A lot of kids who dismiss religion do so not for intellectual reasons. Rather, they do so because they might have been taught that there are 39 melachos on shabbos or that there are 5 prayers on YK or that Chana prayed with her lips moving but with no audible voice, but either they saw religion merely as something to learn and do but not to live and enjoy, or they decided that it wasn't for them. People think there is a secret formula for keeping kids frum, but there is none. Some people will want it and others will not, and if only religious people could see that it's not for everyone, they'd have an easier time dealing with those who are irreligious, regardless if they had been raised observant.

It's a very small fraction of kids who come across intellectual arguments against religion early on in life, especially when they are raised in such an isolated environment, despite internet access. When I grew up in NYC in the 1990s, I had no non-Jewish friends, I went to school only with Jews, all the teachers were Jews, the bus driver was Satmer from Williamsburg, and I didn't really meet non-Jews until went to a local performing arts camp for a summer when I was 8 or so. But then I went to Moshava and Mogen Av and again had no real access to non-Jews until after YU and I started professional school. And then I got married within a year.
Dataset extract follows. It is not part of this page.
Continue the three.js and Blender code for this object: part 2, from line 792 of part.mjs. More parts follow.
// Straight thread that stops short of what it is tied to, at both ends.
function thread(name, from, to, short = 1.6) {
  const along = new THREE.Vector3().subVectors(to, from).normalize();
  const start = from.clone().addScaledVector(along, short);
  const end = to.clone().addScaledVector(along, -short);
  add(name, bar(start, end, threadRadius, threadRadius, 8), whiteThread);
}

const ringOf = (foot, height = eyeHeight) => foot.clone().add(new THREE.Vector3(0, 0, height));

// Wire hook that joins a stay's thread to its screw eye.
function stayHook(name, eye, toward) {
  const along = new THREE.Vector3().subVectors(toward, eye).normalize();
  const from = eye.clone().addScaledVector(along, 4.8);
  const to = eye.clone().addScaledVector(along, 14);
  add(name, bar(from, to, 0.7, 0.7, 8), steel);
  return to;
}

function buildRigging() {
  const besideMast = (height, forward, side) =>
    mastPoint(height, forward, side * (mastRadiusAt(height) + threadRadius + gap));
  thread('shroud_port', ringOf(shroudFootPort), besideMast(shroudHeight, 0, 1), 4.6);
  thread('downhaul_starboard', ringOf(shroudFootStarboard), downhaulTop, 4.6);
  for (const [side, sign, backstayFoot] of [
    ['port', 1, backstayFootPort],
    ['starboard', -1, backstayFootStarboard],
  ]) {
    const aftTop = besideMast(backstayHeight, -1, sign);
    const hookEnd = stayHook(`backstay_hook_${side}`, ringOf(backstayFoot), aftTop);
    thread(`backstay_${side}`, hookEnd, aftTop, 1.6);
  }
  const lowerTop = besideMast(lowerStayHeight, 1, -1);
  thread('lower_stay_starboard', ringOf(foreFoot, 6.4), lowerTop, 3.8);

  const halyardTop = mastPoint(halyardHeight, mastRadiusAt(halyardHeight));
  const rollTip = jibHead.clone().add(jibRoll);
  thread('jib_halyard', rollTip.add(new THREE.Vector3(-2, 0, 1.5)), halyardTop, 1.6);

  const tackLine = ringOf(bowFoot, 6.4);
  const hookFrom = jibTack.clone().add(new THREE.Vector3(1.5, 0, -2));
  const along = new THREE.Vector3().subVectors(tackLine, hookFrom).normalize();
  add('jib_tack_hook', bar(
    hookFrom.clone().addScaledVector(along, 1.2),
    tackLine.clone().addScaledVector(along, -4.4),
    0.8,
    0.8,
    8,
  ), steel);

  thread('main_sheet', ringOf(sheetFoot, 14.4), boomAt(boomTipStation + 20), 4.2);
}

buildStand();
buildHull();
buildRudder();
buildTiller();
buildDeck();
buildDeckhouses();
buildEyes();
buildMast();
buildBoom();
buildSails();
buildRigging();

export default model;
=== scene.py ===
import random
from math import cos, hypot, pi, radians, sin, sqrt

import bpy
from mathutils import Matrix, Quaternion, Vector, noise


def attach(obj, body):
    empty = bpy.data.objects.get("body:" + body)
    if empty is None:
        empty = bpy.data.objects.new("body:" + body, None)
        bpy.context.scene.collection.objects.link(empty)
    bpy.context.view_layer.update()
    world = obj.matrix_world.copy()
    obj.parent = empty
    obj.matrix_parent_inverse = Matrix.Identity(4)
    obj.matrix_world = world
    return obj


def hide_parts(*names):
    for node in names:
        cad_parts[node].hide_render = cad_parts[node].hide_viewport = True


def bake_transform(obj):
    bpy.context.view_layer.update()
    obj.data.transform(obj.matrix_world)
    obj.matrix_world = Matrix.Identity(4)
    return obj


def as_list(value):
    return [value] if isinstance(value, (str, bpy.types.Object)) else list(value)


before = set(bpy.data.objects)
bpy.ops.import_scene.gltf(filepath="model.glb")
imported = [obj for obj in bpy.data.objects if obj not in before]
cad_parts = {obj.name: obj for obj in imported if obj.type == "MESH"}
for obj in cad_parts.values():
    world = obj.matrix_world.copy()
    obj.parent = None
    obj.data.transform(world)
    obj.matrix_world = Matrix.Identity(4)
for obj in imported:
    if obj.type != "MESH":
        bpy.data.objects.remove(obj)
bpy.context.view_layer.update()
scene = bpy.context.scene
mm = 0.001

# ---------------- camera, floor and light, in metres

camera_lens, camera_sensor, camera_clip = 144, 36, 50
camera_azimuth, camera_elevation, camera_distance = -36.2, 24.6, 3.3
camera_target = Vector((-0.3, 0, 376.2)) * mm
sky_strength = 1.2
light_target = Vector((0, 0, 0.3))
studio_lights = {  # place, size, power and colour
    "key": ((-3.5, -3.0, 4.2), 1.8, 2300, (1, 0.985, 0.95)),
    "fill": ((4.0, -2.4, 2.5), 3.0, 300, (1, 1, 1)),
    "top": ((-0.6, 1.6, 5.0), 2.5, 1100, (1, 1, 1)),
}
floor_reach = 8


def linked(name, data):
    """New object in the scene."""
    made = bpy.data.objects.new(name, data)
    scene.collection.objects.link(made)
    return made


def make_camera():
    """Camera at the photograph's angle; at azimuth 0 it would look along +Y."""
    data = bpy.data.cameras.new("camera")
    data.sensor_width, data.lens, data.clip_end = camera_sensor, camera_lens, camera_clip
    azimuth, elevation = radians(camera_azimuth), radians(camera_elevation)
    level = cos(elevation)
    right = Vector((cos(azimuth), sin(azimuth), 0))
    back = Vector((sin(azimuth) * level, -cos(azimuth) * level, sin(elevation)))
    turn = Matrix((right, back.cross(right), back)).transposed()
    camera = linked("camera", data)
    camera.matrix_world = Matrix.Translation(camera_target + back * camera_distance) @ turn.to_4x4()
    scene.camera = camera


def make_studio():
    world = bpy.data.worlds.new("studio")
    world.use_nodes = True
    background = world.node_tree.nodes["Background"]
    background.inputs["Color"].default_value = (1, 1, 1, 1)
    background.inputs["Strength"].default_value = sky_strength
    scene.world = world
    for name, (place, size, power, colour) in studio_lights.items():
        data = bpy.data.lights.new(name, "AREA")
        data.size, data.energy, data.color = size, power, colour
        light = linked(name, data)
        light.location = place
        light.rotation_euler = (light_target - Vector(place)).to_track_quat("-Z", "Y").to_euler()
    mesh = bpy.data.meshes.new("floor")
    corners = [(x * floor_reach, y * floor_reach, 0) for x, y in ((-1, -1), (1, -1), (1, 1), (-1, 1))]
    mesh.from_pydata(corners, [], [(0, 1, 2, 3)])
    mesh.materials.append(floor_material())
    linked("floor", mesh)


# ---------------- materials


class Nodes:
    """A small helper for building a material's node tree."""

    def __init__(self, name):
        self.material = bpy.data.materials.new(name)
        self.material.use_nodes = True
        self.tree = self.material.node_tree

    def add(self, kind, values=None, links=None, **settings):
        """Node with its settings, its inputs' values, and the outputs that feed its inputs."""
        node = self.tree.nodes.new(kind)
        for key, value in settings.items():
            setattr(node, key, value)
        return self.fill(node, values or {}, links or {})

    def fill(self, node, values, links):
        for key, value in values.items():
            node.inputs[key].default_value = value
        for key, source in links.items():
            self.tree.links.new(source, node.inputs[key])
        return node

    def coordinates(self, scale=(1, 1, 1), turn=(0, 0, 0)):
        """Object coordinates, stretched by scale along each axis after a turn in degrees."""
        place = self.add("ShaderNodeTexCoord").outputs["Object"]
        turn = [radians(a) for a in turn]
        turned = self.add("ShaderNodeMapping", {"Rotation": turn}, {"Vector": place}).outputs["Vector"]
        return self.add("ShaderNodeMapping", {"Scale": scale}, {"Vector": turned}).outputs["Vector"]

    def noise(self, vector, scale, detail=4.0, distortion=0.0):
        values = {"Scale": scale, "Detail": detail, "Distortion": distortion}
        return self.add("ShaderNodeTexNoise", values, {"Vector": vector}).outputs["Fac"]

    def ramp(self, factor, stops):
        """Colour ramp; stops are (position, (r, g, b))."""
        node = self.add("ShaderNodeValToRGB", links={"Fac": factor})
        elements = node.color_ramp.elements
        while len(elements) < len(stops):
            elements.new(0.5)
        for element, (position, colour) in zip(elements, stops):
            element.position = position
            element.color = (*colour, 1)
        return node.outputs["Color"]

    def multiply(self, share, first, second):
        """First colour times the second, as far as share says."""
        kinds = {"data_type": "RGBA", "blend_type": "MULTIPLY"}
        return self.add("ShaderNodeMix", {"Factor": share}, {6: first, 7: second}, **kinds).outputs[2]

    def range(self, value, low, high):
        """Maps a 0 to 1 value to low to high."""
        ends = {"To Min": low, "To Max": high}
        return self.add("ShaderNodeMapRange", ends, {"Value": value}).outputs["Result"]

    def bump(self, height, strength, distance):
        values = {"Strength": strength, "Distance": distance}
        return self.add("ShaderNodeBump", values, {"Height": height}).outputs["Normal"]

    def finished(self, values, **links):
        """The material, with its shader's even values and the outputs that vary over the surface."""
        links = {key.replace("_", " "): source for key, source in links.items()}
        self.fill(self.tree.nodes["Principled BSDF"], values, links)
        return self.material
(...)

Talking to kids who are intellectually challenges by Judaism is difficult because they often don't have the emotional maturity to embrace the fullness of ideas, at least in my experience. I much prefer and specialize in adults who are of college age or older -- sometimes married with a number of kids -- who come to me with questions and they often feel like they're lost. They've come across something or other, wonder about it, and someone refers them to me, knowing that I'm very well versed in these topics, and they've usually spoken to so many people before they get to me that they feel like they will never gain clarity.
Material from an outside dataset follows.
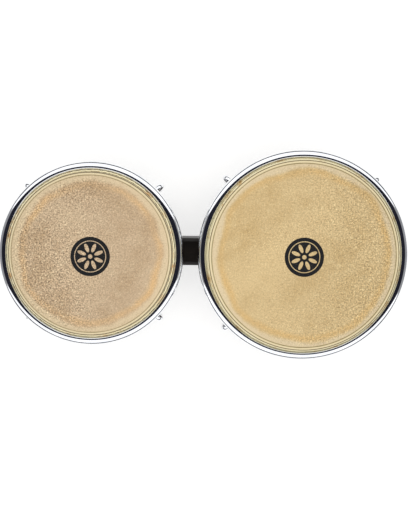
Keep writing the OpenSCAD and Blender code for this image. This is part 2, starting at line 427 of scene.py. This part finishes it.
def hide_painted_edge_lines(shader, base, look, inside, patches):
    """Painted shade and highlight round a head's edge, and the stained hide tucked in, painted lighter for
    the light on it.
    """
    depth = shader.math("SUBTRACT", inside, look["lines_in"])
    # Painted shade: a dark line where the hide starts to bend over the bearing edge, patchy along it.
    crest = shader.band(depth, -0.1 * MM, 0.85 * MM, 0.3 * MM)
    base = shader.tint(base, look["bend_shade"], crest, shader.scaled(patches, 0.9, look["crest"]))
    # Painted highlight along the hide's rounded shoulder over the bearing edge.
    highlight_band = shader.band(depth, -1.9 * MM, -0.5 * MM, 0.35 * MM)
    base = shader.tint(base, look["painted_highlight"], highlight_band, 0.75)
    # Painted shade: a dark line on the steep collar, down between the rim's lip and the hide.
    seam_and_shade_line = shader.band(depth, -3.05 * MM, -2.25 * MM, 0.3 * MM)
    base = shader.tint(base, look["seam_and_shade_line"], seam_and_shade_line, 0.95)
    # The tucked hide's own paler tone with tan stains, painted lighter still for the light on its ledge in
    # the rim.
    tuck = shader.step(depth, -3.1 * MM, -3.4 * MM)
    stained_and_lit_tuck = shader.mix(shader.step(patches, 0.3, 0.5), look["tan"], look["tuck"])
    return shader.mix(tuck, base, stained_and_lit_tuck)


def rawhide(name, drum):
    """Scraped hide: cloudy tan with pale flecks, rougher away from the other drum and darkened there by
    painted shade.
    """
    look = HIDES[drum.name]
    material, shader = new_shader(name)
    place = shader.place()
    # Each head takes its noise from a place of its own, so that the two differ.
    noise_from = (drum.x * 7, 0.3, 0)
    shifted = shader.add("Mapping", {"Vector": place, "Location": noise_from}).outputs[0]
    clouds = shader.noise(shifted, scale=14, detail=5, roughness=0.6, distortion=0.5)
    patches = shader.noise(shifted, scale=70, detail=4, roughness=0.65)
    grain = shader.noise(shifted, scale=620, detail=2, roughness=0.7)
    inside = shader.math("SUBTRACT", drum.head_r, radial(shader, drum, place))
    outer = outwards(shader, drum, place)
    drift = shader.noise(shifted, scale=11, detail=2, roughness=0.5, distortion=0.3)
    coarse = shader.step(shader.scaled(drift, 2.4, outer), 0.3, 2.3)

    base = shader.ramp(clouds, [(0.3, look["dark"]), (0.5, look["mid"]), (0.7, look["light"])])
    base = shader.tint(base, look["pale"], shader.step(patches, 0.5, 0.75), 0.24)
    base = shader.tint(base, look["dark"], shader.step(patches, 0.48, 0.28), 0.2)
    base = hide_margin(shader, base, look, inside, shifted, clouds)
    flecks = shader.noise(shifted, scale=560, detail=2, roughness=0.6, stretch=(1, 0.55, 1))
    flecks = shader.step(flecks, 0.56, 0.7)
    base = shader.tint(base, look["fleck"], flecks, shader.scaled(coarse, 0.4, 0.25))
    base = hide_pores(shader, base, look, shifted, coarse)
    base = hide_grain(shader, base, look, grain, coarse, inside, outer)
    base = hide_painted_edge_lines(shader, base, look, inside, patches)

    worn = shader.step(shader.noise(shifted, scale=1300, detail=3, roughness=0.7), 0.3, 0.36)
    printed = disc_print(shader, drum, place, look["disc_at"])
    base = shader.tint(base, INK, printed, shader.scaled(worn, 0.35, 0.65))
    height = shader.math("ADD", shader.times(grain, 0.6), shader.times(flecks, 0.5))
    normal = shader.bump(height, 0.35, 0.15 * MM)
    normal = shader.bump(patches, 0.25, 0.5 * MM, normal)
    rough = shader.scaled(grain, 0.25, 0.42)
    shader.finish(Base_Color=base, Roughness=rough, Normal=normal, Specular_IOR_Level=0.25)
    return material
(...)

As an aside, just like I don't know what belief is, I don't know what emunah is. The fact that someone could be having trouble with Judaism and when they go to their rebbe, the rebbe says to them "you need to have more emunah" -- it's odd to me that these rebbes think that that's a meaningful thing to say. It's like someone complaining that they aren't in love with their wife, and the marriage counselor says "oh, so now we have the answer -- you need to love your wife more!" but thinks that's the end of the conversation.

So I don't know what emunah is and, necessarily, I do not know what a test of one's emunah is.

And I don't know what you mean by seeing the light. Do you want to know how teens can be convinced to be more observant or how teens can be made to see the fundamental flaws in religion and leave completely? It's a little ambiguous, not knowing which side of the aisle you sit on.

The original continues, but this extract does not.